“I want to help people” means nothing now
Pernicious nonsense about seven-day services and new junior doctors’ contracts is ultimately threatening patients’ safety

This weekend, thousands of medical students and junior doctors from across the country will be protesting in London; one of a series of protests that have punctuated the past few weeks. The Department of Health, in the guise of Jeremy Hunt, have decided that the best way to improve rock bottom morale in the NHS, rather than to properly fund it and attempt to address the structural problems that the disastrous Health and Social Care Bill have compounded, is to impose a new contract on juniors that nobody wants, has no basis in improving patient care, and must surely be driven entirely by yet more arbitrary cost saving measures which threaten the safety of those who rely on our world-leading service.
One of the most extraordinary things that has permeated the entire debate from the start is how much public, and indeed media, support there is for juniors seeking fairness and clarity. The public get it, even if government don’t. Junior doctors spend far longer than their contracted and paid hours, far beyond even the most dedicated minister, day by day to ensure that their patients get decent care, 24/7. How many times have we, as medical students, watched junior doctor colleagues being forced to miss family weddings, funerals or just a night with the family because the job comes first? It always has, and it always will; medicine is a career of public service, and when we enter medical school with the words ‘I want to help people’, we really mean it. When the government say that they want to help patients and doctors, and then spread misinformation about juniors, GPs and consultants, using misleading statistics about weekend death rates and seven-day services, then perhaps we might be forgiven in not quite believing them.
Because there has been rather a lot of misinformation thrown about during this campaign. Firstly, those seeking to impose the contract and further demotivate junior doctors have worked very hard to smear those doctors working on the front line day by day. Juniors are any doctors not at consultant level – doctors whose starting salary is considerably lower than most graduate jobs, at around £20k. Increments above that are paid for unsocial hours – which the government is now attempting to slash. According to them, 10pm on a Saturday is a perfectly social hour to work, for less pay. This from a group of people who are increasing the salaries of MPs while ensuring they gold-plate their own unsocial hours provision. It would be a sick joke if it weren’t so unfair.
Add to that the pernicious nonsense about seven-day services. Firstly, this has absolutely nothing whatsoever to do with junior doctors – but it is worth addressing here because of the deliberate conflation that government have attempted in the past few weeks.

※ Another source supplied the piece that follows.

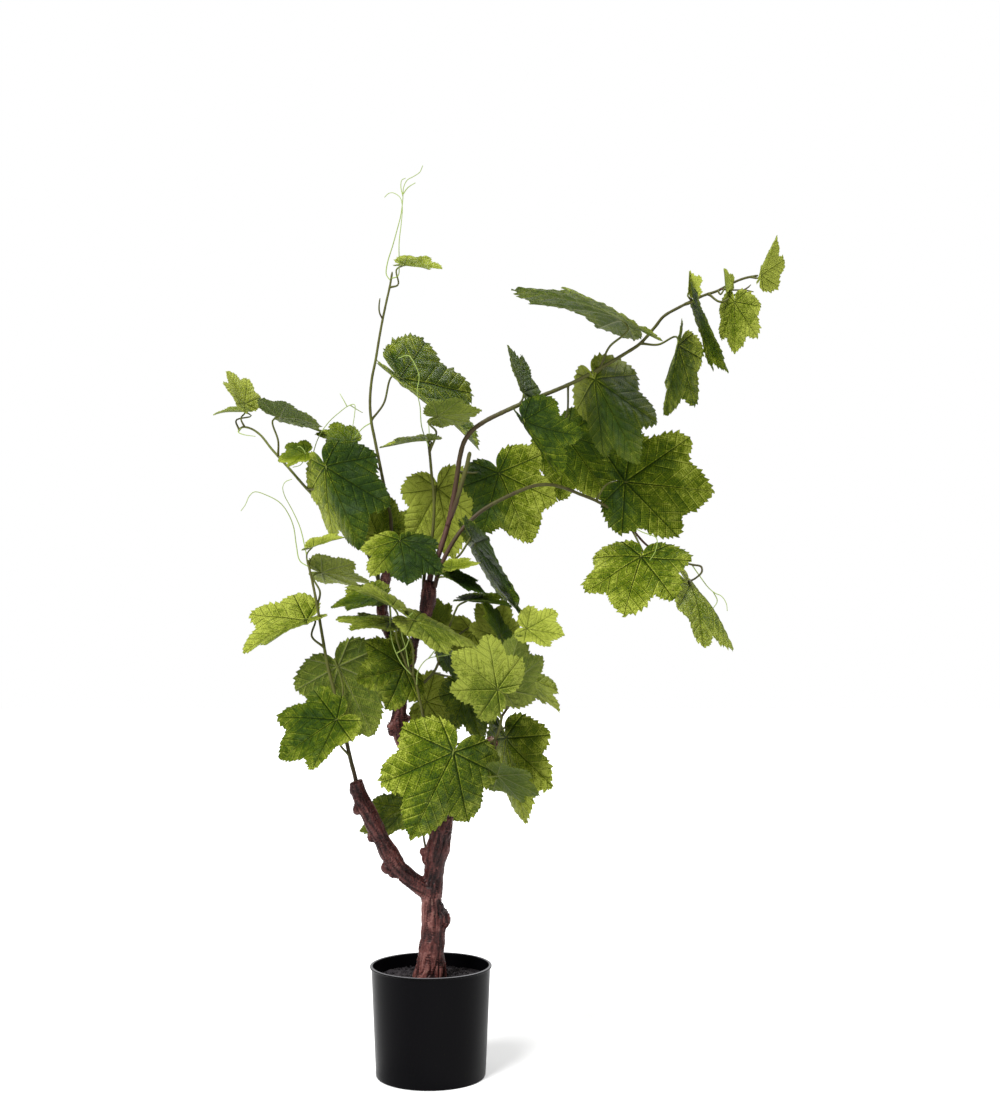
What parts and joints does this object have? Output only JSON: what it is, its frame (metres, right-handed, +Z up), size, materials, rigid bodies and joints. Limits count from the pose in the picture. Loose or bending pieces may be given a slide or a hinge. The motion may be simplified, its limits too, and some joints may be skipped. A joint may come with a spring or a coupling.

There are not days of the week that juniors do not work – that is simply not true. But nor are there weekends that are consultant-free. What consultants do not always offer at weekends is elective work – that is, non-emergency services. If Jeremy Hunt would like to see more consultants in at weekends, then firstly he needs to recruit more to fill the weekday elective spots, and he needs to ensure that all the other services that we need to diagnose are there too. There is absolutely no commitment to that whatsoever; it is all words and doctor-bashing.
And it is despicable and dangerous misrepresentation of weekend death figures that is being used to justify this. It is certainly true that, according to several studies, coming into hospital at a weekend carries a higher risk of death than during the week. But to link that to staffing at weekend, which the government doesn’t seem to even understand in the first place, is disgracefully poor use of statistics that even fresher medical students can understand. Completely ignoring confounding factors is not evidence-based medicine – it is political spin at its worst. Patients are believing this false causation and not coming into hospital at weekends – and it is making them sicker, or at worse, killing them. This cannot be allowed to continue.
But then those devising these contracts aren’t interested in the facts. The contracts will also increase the gender pay gap by punishing women who take maternity leave, but the government has deliberately and willfully ignored this. The BMA has asked for several assurances before re-entering negotiations on these contracts, and they are being completely ignored by George Osborne, who talks in general concepts and riddles but never in plain English.
The root problem with these new contracts is that they threaten patient safety. The government wants to remove the financial punishment that employers get for overworking their staff and overusing antisocial hours (which will no longer even be classed as such). This will result in an even more exhausted workforce. As the spectre of leaving the EU looms overhead, it might well be farewell to the European Working Time directive, too. The reason that the pay changes are unfair is very simple – they create a system that disadvantages patients.
Until the government seriously returns to negotiations, the possibility of industrial action by juniors, supported by students, very much remains. This is almost unprecedented and as the society of the future, students here have the moral duty to support their medical student colleagues. Because in doing so, they are supporting future patients and the health of the nation. We are told doctors should never strike – that it is immoral. Patient safety will never be put at risk by doctors – the only people putting it at risk are the government riding roughshod over the concerns of those who are experts in making people better again. Please support us, and tell this government that enough is enough.